▶ Description of the task: Write out each line exactly as it stands, please.

* start Collected material *

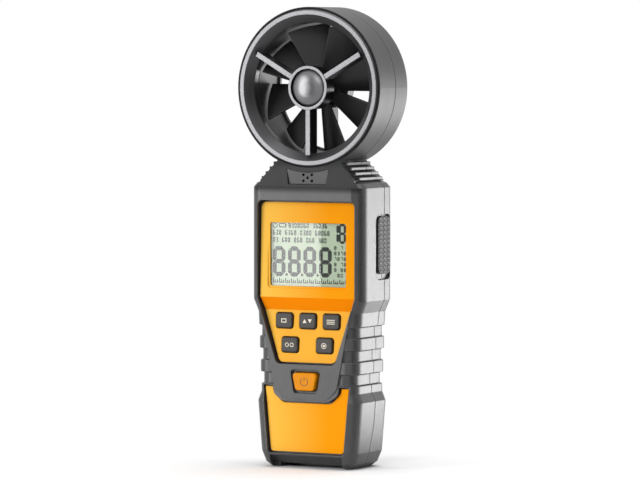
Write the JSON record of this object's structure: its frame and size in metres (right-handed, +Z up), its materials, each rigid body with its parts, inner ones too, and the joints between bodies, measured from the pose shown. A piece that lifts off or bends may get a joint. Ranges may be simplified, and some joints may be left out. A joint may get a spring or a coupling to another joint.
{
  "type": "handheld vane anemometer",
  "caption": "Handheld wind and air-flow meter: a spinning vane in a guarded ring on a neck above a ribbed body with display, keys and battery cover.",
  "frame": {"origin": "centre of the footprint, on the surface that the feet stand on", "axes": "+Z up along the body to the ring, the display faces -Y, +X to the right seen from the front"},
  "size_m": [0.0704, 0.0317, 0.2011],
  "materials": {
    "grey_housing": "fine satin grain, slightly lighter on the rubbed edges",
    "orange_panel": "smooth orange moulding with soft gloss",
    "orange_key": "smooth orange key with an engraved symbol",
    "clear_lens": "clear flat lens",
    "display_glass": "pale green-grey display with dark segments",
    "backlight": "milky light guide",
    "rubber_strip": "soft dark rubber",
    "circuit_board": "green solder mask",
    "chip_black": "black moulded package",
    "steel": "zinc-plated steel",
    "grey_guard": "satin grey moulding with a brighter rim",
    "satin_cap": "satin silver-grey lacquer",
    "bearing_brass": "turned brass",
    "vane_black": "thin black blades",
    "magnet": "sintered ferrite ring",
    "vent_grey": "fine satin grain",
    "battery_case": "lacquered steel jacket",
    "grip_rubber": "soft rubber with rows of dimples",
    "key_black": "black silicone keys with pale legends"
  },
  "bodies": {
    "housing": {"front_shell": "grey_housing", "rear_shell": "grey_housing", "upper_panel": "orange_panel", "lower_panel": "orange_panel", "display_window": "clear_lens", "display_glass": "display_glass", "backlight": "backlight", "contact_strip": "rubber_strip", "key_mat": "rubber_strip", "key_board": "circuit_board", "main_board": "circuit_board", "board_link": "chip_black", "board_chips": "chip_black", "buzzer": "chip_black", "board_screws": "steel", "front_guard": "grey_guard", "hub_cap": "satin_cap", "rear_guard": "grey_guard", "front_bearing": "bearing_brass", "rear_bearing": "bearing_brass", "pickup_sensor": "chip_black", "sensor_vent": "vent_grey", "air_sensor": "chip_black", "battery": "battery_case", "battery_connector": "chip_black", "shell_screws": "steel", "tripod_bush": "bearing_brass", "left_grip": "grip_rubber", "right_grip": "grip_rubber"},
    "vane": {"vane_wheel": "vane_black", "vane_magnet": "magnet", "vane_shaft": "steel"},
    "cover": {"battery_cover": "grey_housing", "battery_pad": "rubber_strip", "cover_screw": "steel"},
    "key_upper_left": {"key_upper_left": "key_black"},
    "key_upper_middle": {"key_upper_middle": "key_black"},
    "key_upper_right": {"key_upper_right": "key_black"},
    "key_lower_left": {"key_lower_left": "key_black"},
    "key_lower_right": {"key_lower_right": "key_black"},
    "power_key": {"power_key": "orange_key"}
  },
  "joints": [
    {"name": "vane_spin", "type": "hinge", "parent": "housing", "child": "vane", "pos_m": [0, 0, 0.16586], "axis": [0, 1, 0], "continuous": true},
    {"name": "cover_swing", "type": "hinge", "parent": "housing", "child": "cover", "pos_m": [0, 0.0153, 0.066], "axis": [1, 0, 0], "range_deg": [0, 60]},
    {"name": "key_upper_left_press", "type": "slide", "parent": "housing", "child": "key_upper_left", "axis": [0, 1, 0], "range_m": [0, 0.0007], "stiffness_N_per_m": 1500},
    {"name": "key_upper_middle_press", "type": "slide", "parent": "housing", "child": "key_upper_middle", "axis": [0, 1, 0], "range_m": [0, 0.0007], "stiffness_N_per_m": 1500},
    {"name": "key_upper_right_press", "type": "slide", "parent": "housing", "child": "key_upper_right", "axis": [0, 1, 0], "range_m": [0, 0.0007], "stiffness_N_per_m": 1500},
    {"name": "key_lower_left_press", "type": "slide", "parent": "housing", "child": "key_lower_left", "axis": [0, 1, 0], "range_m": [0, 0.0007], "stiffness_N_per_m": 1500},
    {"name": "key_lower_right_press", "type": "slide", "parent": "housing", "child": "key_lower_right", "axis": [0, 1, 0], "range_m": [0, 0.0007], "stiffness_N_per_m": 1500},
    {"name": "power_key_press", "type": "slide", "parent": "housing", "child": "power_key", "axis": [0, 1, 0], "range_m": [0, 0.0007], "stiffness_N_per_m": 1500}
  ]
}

* end Collected material *

▶ Reply:
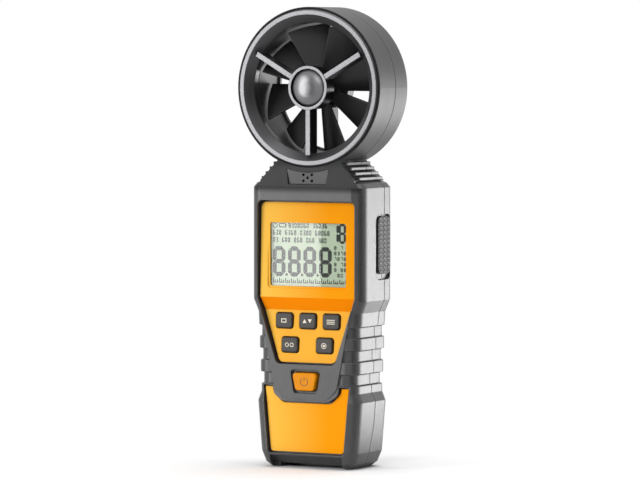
Write the JSON record of this object's structure: its frame and size in metres (right-handed, +Z up), its materials, each rigid body with its parts, inner ones too, and the joints between bodies, measured from the pose shown. A piece that lifts off or bends may get a joint. Ranges may be simplified, and some joints may be left out. A joint may get a spring or a coupling to another joint.
{
  "type": "handheld vane anemometer",
  "caption": "Handheld wind and air-flow meter: a spinning vane in a guarded ring on a neck above a ribbed body with display, keys and battery cover.",
  "frame": {"origin": "centre of the footprint, on the surface that the feet stand on", "axes": "+Z up along the body to the ring, the display faces -Y, +X to the right seen from the front"},
  "size_m": [0.0704, 0.0317, 0.2011],
  "materials": {
    "grey_housing": "fine satin grain, slightly lighter on the rubbed edges",
    "orange_panel": "smooth orange moulding with soft gloss",
    "orange_key": "smooth orange key with an engraved symbol",
    "clear_lens": "clear flat lens",
    "display_glass": "pale green-grey display with dark segments",
    "backlight": "milky light guide",
    "rubber_strip": "soft dark rubber",
    "circuit_board": "green solder mask",
    "chip_black": "black moulded package",
    "steel": "zinc-plated steel",
    "grey_guard": "satin grey moulding with a brighter rim",
    "satin_cap": "satin silver-grey lacquer",
    "bearing_brass": "turned brass",
    "vane_black": "thin black blades",
    "magnet": "sintered ferrite ring",
    "vent_grey": "fine satin grain",
    "battery_case": "lacquered steel jacket",
    "grip_rubber": "soft rubber with rows of dimples",
    "key_black": "black silicone keys with pale legends"
  },
  "bodies": {
    "housing": {"front_shell": "grey_housing", "rear_shell": "grey_housing", "upper_panel": "orange_panel", "lower_panel": "orange_panel", "display_window": "clear_lens", "display_glass": "display_glass", "backlight": "backlight", "contact_strip": "rubber_strip", "key_mat": "rubber_strip", "key_board": "circuit_board", "main_board": "circuit_board", "board_link": "chip_black", "board_chips": "chip_black", "buzzer": "chip_black", "board_screws": "steel", "front_guard": "grey_guard", "hub_cap": "satin_cap", "rear_guard": "grey_guard", "front_bearing": "bearing_brass", "rear_bearing": "bearing_brass", "pickup_sensor": "chip_black", "sensor_vent": "vent_grey", "air_sensor": "chip_black", "battery": "battery_case", "battery_connector": "chip_black", "shell_screws": "steel", "tripod_bush": "bearing_brass", "left_grip": "grip_rubber", "right_grip": "grip_rubber"},
    "vane": {"vane_wheel": "vane_black", "vane_magnet": "magnet", "vane_shaft": "steel"},
    "cover": {"battery_cover": "grey_housing", "battery_pad": "rubber_strip", "cover_screw": "steel"},
    "key_upper_left": {"key_upper_left": "key_black"},
    "key_upper_middle": {"key_upper_middle": "key_black"},
    "key_upper_right": {"key_upper_right": "key_black"},
    "key_lower_left": {"key_lower_left": "key_black"},
    "key_lower_right": {"key_lower_right": "key_black"},
    "power_key": {"power_key": "orange_key"}
  },
  "joints": [
    {"name": "vane_spin", "type": "hinge", "parent": "housing", "child": "vane", "pos_m": [0, 0, 0.16586], "axis": [0, 1, 0], "continuous": true},
    {"name": "cover_swing", "type": "hinge", "parent": "housing", "child": "cover", "pos_m": [0, 0.0153, 0.066], "axis": [1, 0, 0], "range_deg": [0, 60]},
    {"name": "key_upper_left_press", "type": "slide", "parent": "housing", "child": "key_upper_left", "axis": [0, 1, 0], "range_m": [0, 0.0007], "stiffness_N_per_m": 1500},
    {"name": "key_upper_middle_press", "type": "slide", "parent": "housing", "child": "key_upper_middle", "axis": [0, 1, 0], "range_m": [0, 0.0007], "stiffness_N_per_m": 1500},
    {"name": "key_upper_right_press", "type": "slide", "parent": "housing", "child": "key_upper_right", "axis": [0, 1, 0], "range_m": [0, 0.0007], "stiffness_N_per_m": 1500},
    {"name": "key_lower_left_press", "type": "slide", "parent": "housing", "child": "key_lower_left", "axis": [0, 1, 0], "range_m": [0, 0.0007], "stiffness_N_per_m": 1500},
    {"name": "key_lower_right_press", "type": "slide", "parent": "housing", "child": "key_lower_right", "axis": [0, 1, 0], "range_m": [0, 0.0007], "stiffness_N_per_m": 1500},
    {"name": "power_key_press", "type": "slide", "parent": "housing", "child": "power_key", "axis": [0, 1, 0], "range_m": [0, 0.0007], "stiffness_N_per_m": 1500}
  ]
}